On the basis of this joint work between the Commission and member states, Michel Barnier will draw up a negotiating mandate around the beginning of February, which in turn will be endorsed by member states in late February.
"The reactions of member states to the seminars are going to shape the outcome of the mandate that is put on the table," says a senior EU source. "This is to make sure that the discussions we have on the mandate have been prepared as much as possible, and that what is put on the table is as close as possible to what member states actually want."
Heading into those negotiations, member states are also lowering their expectations about a comprehensive deal this year.

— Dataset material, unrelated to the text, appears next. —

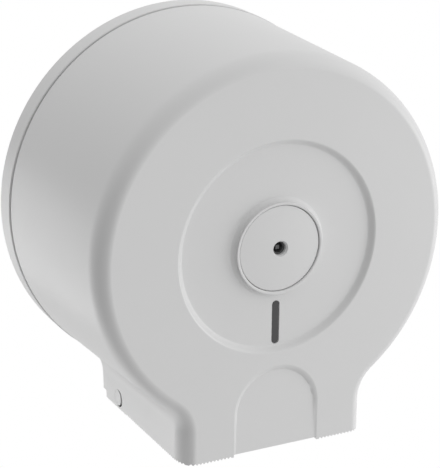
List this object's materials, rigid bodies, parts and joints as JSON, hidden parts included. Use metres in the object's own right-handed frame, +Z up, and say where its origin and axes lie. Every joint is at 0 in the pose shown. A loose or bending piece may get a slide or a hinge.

If Boris Johnson wants a quick FTA, it's almost certain he’ll have to embrace the level playing field issue, and the constraints that might impose on his trade ambitions elsewhere. If not, then the trade talks will drag on for a long time.
Other areas of co-operation will, as we have seen, have to be packaged off into side agreements that in turn will have to be laced with level playing field elements. That will determine how long they takes to negotiate, but it is all sounding like an EU-Switzerland style concoction.
"We’re at an early stage," says one EU diplomat. "We’re approaching this in a cool manner. On security I think we’ll find a solution. It’s in everybody’s interest. On trade it’s going to be difficult. I don’t think we can rule out that in the end it will be something closer to Switzerland than Canada. The Swiss model also means a customs cooperation agreement and a veterinary agreement. This may not come immediately, but in five years time, that’s where we may end up."
British sources play down this possibility, and argue that a comprehensive deal is possible. They also bridle at the way the European Commission is presenting the negotiations.
"We are talking about an FTA that works for both sides," says a UK official, "not a price that the UK has to pay for access. It is a two-way street: access for UK products onto the EU market, and access for EU products onto the UK market."